REQUIREMENT: What is needed is an exact copy of the lines from the line containing "const diary = new THREE.Group();" to the line containing "if empty is", both lines included, and nothing else.

COLLECTED MATERIAL:

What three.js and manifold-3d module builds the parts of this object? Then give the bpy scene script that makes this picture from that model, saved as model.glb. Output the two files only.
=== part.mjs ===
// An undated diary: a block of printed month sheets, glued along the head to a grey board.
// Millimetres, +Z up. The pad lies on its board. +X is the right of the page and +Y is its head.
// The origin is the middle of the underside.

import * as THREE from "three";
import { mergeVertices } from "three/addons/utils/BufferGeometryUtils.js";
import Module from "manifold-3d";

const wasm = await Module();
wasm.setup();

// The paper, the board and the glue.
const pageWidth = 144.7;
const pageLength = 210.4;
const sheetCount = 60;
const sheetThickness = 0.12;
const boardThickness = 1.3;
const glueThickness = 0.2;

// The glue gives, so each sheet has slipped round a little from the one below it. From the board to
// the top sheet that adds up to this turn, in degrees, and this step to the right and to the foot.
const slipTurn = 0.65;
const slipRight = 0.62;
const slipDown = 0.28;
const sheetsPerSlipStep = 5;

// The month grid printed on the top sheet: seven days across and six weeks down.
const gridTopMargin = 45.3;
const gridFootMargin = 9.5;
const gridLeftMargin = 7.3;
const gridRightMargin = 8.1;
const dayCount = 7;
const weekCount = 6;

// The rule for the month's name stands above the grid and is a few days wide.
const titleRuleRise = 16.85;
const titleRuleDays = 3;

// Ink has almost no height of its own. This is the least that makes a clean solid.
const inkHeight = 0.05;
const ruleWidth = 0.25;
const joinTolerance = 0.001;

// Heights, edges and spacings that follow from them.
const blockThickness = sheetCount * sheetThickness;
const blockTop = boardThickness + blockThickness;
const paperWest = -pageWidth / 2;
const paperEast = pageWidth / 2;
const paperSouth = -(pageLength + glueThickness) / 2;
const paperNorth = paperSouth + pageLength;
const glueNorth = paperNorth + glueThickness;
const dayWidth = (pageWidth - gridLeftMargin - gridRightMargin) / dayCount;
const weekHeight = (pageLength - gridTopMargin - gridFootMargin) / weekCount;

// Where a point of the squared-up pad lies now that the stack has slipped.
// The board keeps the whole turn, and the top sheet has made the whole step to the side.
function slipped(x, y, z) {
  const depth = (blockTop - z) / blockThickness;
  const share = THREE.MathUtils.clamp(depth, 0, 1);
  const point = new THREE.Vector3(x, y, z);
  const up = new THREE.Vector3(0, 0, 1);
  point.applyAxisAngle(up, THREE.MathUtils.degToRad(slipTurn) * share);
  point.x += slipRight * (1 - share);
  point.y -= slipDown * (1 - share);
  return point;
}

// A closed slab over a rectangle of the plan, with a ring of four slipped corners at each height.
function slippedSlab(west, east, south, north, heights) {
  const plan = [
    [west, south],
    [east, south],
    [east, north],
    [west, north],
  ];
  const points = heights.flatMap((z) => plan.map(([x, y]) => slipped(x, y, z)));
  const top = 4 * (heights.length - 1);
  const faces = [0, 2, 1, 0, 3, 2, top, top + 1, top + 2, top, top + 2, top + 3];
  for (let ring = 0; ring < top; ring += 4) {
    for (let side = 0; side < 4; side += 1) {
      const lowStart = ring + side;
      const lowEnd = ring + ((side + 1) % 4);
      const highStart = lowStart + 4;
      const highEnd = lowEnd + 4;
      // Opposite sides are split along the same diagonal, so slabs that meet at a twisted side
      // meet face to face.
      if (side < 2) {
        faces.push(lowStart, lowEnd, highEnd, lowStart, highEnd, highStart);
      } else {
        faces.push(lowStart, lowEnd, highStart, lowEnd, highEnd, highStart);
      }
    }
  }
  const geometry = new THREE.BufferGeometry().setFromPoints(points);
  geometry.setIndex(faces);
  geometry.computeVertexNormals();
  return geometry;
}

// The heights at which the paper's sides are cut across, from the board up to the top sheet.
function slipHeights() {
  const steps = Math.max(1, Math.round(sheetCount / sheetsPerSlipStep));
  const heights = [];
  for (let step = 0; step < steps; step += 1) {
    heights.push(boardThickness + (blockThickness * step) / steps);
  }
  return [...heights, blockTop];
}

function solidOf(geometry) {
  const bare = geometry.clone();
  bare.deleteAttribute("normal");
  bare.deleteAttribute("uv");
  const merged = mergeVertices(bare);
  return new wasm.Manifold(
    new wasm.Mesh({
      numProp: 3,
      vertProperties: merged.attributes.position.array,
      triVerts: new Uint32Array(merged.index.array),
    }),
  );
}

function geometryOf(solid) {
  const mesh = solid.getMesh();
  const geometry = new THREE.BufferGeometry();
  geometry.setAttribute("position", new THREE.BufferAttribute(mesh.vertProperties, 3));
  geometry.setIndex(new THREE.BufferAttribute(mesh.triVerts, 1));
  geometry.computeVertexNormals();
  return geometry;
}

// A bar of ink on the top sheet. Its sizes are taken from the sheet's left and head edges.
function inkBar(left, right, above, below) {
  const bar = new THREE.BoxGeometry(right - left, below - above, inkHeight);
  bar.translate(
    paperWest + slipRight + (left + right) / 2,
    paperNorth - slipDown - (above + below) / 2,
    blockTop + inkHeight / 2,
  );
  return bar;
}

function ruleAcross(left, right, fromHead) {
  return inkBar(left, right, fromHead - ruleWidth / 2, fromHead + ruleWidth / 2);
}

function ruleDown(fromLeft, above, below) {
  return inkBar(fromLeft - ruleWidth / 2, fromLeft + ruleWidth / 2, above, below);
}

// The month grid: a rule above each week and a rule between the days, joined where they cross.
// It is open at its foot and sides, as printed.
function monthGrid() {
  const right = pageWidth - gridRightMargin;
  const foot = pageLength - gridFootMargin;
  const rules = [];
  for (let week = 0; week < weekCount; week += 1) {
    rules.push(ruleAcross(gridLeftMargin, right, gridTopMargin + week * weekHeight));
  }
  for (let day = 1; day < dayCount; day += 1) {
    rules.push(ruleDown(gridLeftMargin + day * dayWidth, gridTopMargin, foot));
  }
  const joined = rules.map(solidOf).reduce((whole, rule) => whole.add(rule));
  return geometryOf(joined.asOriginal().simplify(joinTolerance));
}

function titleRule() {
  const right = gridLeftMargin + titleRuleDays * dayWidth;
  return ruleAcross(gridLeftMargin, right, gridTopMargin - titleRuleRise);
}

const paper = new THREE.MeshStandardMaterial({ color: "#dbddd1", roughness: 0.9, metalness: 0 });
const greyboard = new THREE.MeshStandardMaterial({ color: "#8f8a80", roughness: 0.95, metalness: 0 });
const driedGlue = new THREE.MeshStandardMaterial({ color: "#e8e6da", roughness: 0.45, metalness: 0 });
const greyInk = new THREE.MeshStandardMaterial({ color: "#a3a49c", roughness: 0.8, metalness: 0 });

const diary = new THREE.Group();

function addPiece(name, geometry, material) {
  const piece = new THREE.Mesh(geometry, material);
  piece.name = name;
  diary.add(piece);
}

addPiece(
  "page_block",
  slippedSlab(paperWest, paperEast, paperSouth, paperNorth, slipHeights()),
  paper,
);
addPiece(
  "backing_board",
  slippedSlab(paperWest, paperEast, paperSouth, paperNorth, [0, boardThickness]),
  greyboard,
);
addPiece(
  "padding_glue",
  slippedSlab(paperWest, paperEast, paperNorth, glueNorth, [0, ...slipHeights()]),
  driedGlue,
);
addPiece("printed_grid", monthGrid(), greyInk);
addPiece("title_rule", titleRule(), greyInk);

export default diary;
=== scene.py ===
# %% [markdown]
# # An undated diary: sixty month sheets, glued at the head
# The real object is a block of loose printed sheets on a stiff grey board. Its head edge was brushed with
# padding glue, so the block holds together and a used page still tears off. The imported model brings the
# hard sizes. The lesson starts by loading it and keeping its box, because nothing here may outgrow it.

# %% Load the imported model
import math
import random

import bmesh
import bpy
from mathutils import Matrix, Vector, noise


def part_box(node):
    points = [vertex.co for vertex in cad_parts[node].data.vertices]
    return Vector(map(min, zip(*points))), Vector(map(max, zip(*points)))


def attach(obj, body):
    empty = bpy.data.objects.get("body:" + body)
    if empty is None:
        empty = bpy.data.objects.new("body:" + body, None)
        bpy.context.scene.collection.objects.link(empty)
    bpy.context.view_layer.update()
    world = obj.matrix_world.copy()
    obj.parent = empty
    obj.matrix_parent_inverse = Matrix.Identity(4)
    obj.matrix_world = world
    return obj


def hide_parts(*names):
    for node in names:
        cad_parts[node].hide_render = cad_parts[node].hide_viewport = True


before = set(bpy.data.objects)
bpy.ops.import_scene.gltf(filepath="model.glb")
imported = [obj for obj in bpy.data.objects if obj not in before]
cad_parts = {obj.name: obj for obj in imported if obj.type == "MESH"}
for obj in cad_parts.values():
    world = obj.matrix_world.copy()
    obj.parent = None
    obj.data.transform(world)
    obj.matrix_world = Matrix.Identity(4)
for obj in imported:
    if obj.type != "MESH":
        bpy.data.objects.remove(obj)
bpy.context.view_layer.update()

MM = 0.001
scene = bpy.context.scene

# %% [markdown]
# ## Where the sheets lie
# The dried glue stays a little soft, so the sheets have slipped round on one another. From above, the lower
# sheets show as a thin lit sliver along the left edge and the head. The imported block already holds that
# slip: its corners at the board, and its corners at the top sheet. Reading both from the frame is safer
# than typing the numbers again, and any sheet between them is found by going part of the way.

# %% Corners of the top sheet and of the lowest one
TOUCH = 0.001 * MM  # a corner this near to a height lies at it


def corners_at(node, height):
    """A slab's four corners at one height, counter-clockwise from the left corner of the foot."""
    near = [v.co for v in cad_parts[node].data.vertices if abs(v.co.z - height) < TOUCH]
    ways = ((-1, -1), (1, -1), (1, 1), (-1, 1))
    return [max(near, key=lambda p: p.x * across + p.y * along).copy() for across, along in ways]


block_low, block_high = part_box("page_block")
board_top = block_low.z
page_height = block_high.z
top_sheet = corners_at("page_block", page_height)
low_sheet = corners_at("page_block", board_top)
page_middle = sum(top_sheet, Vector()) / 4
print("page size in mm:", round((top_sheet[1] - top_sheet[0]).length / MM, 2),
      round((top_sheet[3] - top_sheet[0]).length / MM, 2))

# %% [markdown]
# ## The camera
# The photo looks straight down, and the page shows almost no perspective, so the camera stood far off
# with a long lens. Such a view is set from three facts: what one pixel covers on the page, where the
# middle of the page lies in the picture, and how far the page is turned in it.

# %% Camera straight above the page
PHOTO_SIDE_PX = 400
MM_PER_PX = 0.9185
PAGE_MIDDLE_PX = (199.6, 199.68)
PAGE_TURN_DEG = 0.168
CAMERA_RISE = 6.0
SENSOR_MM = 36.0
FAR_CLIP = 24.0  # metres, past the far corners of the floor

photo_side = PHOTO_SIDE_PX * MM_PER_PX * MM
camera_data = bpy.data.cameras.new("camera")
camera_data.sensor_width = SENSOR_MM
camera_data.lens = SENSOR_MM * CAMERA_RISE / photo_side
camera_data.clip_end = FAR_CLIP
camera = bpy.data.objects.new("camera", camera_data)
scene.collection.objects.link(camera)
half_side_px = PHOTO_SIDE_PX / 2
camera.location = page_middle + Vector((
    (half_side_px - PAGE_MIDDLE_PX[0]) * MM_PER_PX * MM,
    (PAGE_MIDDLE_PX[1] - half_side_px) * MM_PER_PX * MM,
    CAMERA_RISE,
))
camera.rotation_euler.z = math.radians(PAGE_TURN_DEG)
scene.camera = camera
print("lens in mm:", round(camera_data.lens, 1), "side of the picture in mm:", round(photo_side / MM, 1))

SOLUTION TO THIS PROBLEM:
const diary = new THREE.Group();

function addPiece(name, geometry, material) {
  const piece = new THREE.Mesh(geometry, material);
  piece.name = name;
  diary.add(piece);
}

addPiece(
  "page_block",
  slippedSlab(paperWest, paperEast, paperSouth, paperNorth, slipHeights()),
  paper,
);
addPiece(
  "backing_board",
  slippedSlab(paperWest, paperEast, paperSouth, paperNorth, [0, boardThickness]),
  greyboard,
);
addPiece(
  "padding_glue",
  slippedSlab(paperWest, paperEast, paperNorth, glueNorth, [0, ...slipHeights()]),
  driedGlue,
);
addPiece("printed_grid", monthGrid(), greyInk);
addPiece("title_rule", titleRule(), greyInk);

export default diary;
=== scene.py ===
# %% [markdown]
# # An undated diary: sixty month sheets, glued at the head
# The real object is a block of loose printed sheets on a stiff grey board. Its head edge was brushed with
# padding glue, so the block holds together and a used page still tears off. The imported model brings the
# hard sizes. The lesson starts by loading it and keeping its box, because nothing here may outgrow it.

# %% Load the imported model
import math
import random

import bmesh
import bpy
from mathutils import Matrix, Vector, noise


def part_box(node):
    points = [vertex.co for vertex in cad_parts[node].data.vertices]
    return Vector(map(min, zip(*points))), Vector(map(max, zip(*points)))


def attach(obj, body):
    empty = bpy.data.objects.get("body:" + body)
    if empty is None:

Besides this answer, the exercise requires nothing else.